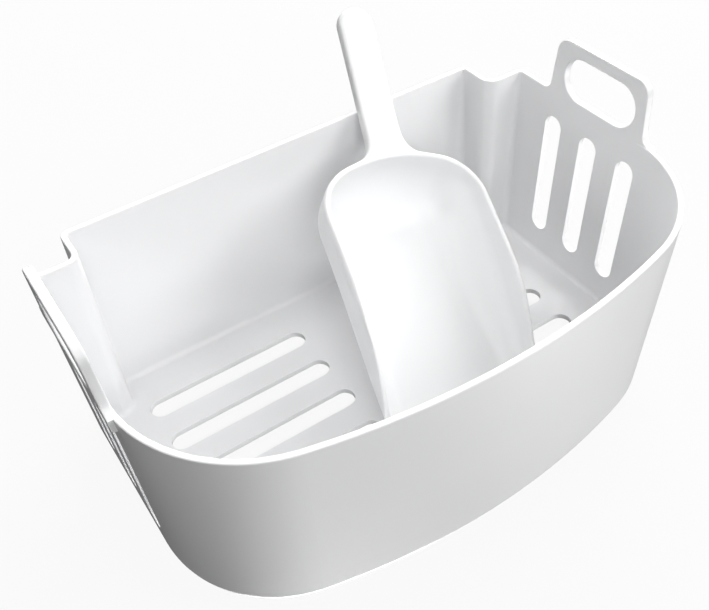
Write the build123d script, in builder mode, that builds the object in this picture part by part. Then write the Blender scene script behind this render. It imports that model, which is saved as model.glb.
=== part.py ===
from build123d import *
from math import atan2, cos, degrees, radians, sin, sqrt, tan
import os

os.makedirs("parts", exist_ok=True)

# Ice basket of a countertop ice maker with the ice scoop standing in it.
# Frame: origin under the middle of the basket's floor, on the surface it stands on.
# +Z is up, +X is the basket's length, and the flat back wall is on the +Y side.

# ---- basket: driving sizes (mm) ----
RIM_HALF_LENGTH = 100.0      # outer half length between the side walls at the rim
RIM_HEIGHT = 77.3            # top of the rim above the table
BACK_Y = 64.0                # outer face of the back wall
RIM_FRONT_Y = -66.3          # outer face of the front wall at the rim
SIDE_DRAFT = 3.2             # how much each side wall leans in over the full height
FRONT_DRAFT = 3.1            # how much the front wall leans in over the full height
BACK_DRAFT = 0.4             # how much the back wall leans in over the full height
WALL = 2.0
FLOOR = 2.2
BACK_HALF_LENGTH = 84.3      # half length of the straight back wall
STEP_DEPTH = 15.0            # depth of the square notch at each rear corner
NOTCH_CORNER_RADIUS = 3.2    # outside, from rim to floor
SOFT_CORNER_RADIUS = 3.6     # inside, at the floor
BOW_RADIUS = 260.0           # gentle bow of the front wall
FRONT_CORNER_RADIUS = 48.0   # large front corners
FOOT_FILLET = 2.5            # outer edge round the floor
FLOOR_FILLET = 2.0           # inner edge round the floor
RIM_EDGE = 0.45              # rounding of the rim's two edges

# ---- grip tabs above the side walls ----
TAB_TOP = 99.4
TAB_THICKNESS = 3.0
TAB_BASE_BACK_Y = 30.8
TAB_BASE_FRONT_Y = -15.5
TAB_TOP_BACK_Y = 29.0
TAB_TOP_FRONT_Y = -13.4
TAB_ROOT = 5.0               # the thicker tab runs this far down the wall
TAB_WING = 3.8               # and this far along the rim on each side
TAB_CORNER_RADIUS = 5.5
TAB_ROOT_FILLET = 3.5
TAB_FOOT_SLOPE = 0.95        # slope under the thicker tab where it meets the wall
FINGER_HOLE_LENGTH = 34.3
FINGER_HOLE_HEIGHT = 16.6
FINGER_HOLE_Y = 7.1
FINGER_HOLE_Z = 86.5

# ---- drain slots ----
SIDE_SLOT_YS = (26.0, 7.5, -11.0)
SIDE_SLOT_WIDTH = 8.5
SIDE_SLOT_BOTTOM = 14.0
SIDE_SLOT_TOP = 67.4
FLOOR_SLOT_YS = (41.2, 23.1, 5.1, -13.0)
FLOOR_SLOT_WIDTH = 8.3
FLOOR_SLOT_INNER_X = 12.2
FLOOR_SLOT_OUTER_X = 78.4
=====
Scan the material above for the string "this" and return the lines that hold it.

Write the build123d script, in builder mode, that builds the object in this picture part by part. Then write the Blender scene script behind this render. It imports that model, which is saved as model.glb.
TAB_ROOT = 5.0               # the thicker tab runs this far down the wall
TAB_WING = 3.8               # and this far along the rim on each side